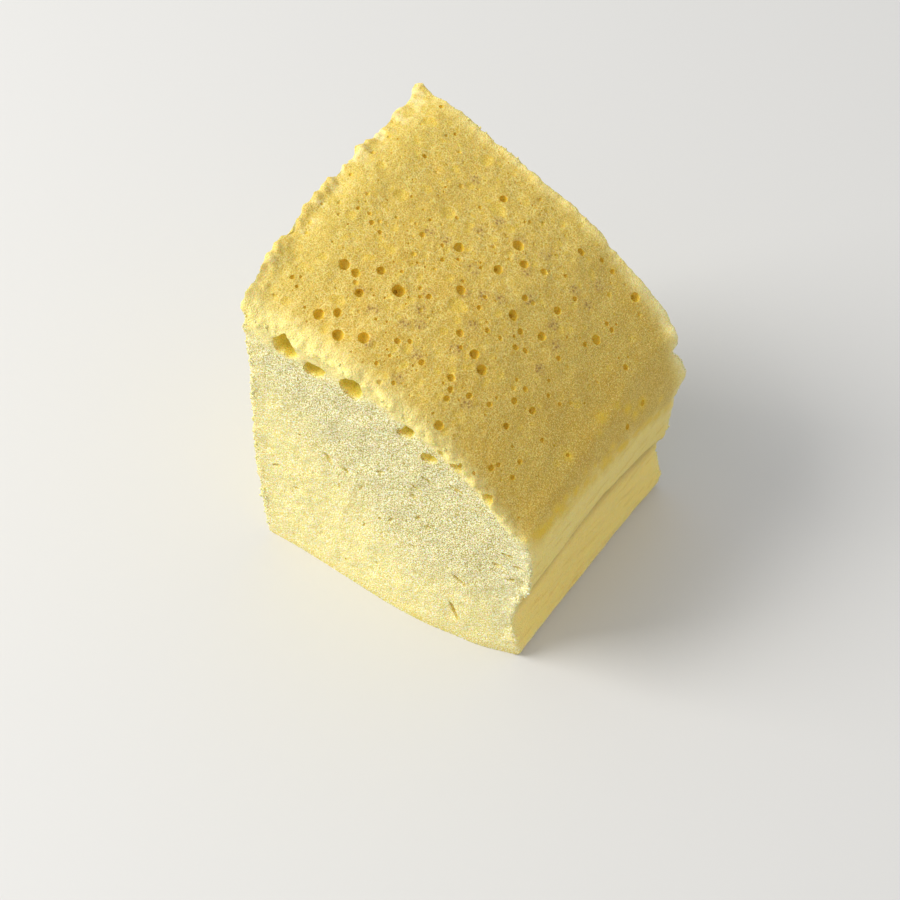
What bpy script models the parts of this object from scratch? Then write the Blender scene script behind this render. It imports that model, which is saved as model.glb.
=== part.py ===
"""A cut chunk of steamed sponge cake, modelled at rest on its flat base.

The chunk has four upright sides and a skin on top. Three sides are cut or torn
crumb. The fourth is the side that stood against the steaming mould, and the top
slopes down to it. X runs from the tall cut side to the mould side, Y from the
near cut face to the far one, Z up. All sizes below are in millimetres.
"""

import math

import bmesh
import bpy
from mathutils import Matrix, Vector, noise

# Scale and mesh
MM = 0.001
CELLS_X = 16
CELLS_Y = 14
CELLS_Z = 16
EDGE_CROWDING = 0.4

# Plan corners of the base
TALL_NEAR = (0.0, 0.0)
MOULD_NEAR = (72.0, 0.0)
MOULD_FAR = (75.0, 63.5)
TALL_FAR = (0.4, 73.6)

# Heights of the top's four edges, as (fraction along the edge, height)
NEAR_EDGE = (
    (0, 79.5), (0.05, 77.0), (0.16, 75.5), (0.3, 74.4), (0.45, 71.6), (0.59, 67.6),
    (0.73, 62.4), (0.84, 57.7), (0.94, 51.2), (1, 43.8),
)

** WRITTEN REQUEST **
Quote exactly the stretch of lines above that starts at the first one and ends at the line with "TALL_FAR = (0.4, 73.6)", and nothing beyond it.

** WRITTEN RESPONSE **
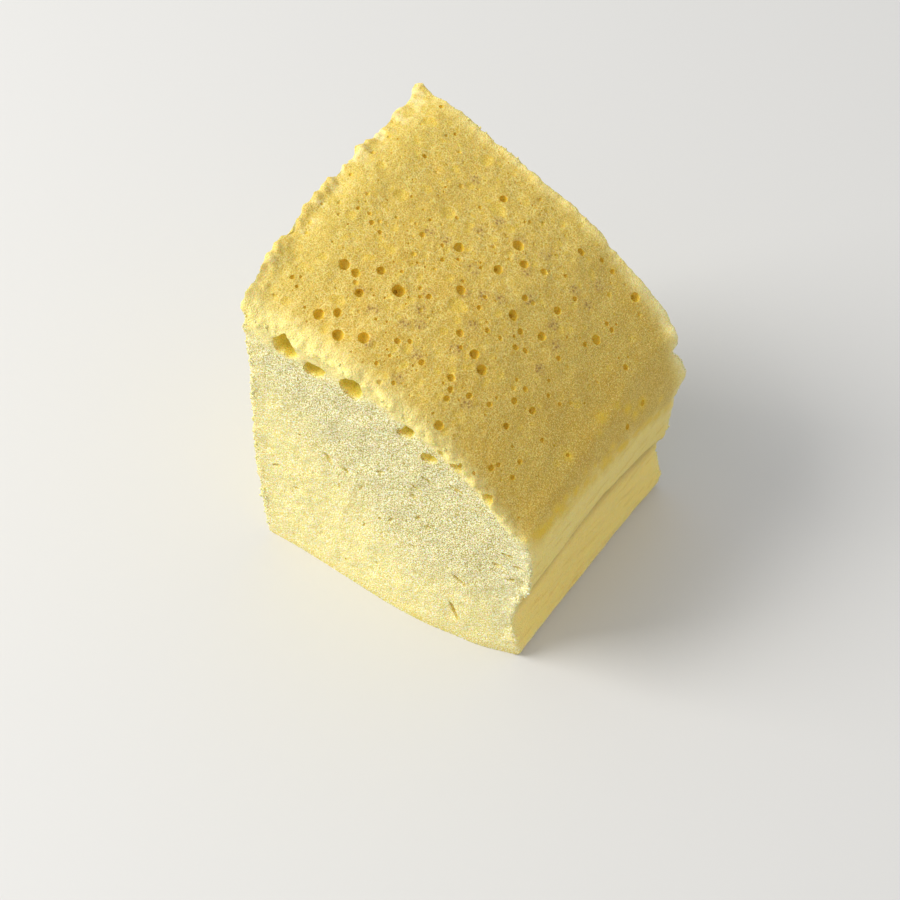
What bpy script models the parts of this object from scratch? Then write the Blender scene script behind this render. It imports that model, which is saved as model.glb.
=== part.py ===
"""A cut chunk of steamed sponge cake, modelled at rest on its flat base.

The chunk has four upright sides and a skin on top. Three sides are cut or torn
crumb. The fourth is the side that stood against the steaming mould, and the top
slopes down to it. X runs from the tall cut side to the mould side, Y from the
near cut face to the far one, Z up. All sizes below are in millimetres.
"""

import math

import bmesh
import bpy
from mathutils import Matrix, Vector, noise

# Scale and mesh
MM = 0.001
CELLS_X = 16
CELLS_Y = 14
CELLS_Z = 16
EDGE_CROWDING = 0.4

# Plan corners of the base
TALL_NEAR = (0.0, 0.0)
MOULD_NEAR = (72.0, 0.0)
MOULD_FAR = (75.0, 63.5)
TALL_FAR = (0.4, 73.6)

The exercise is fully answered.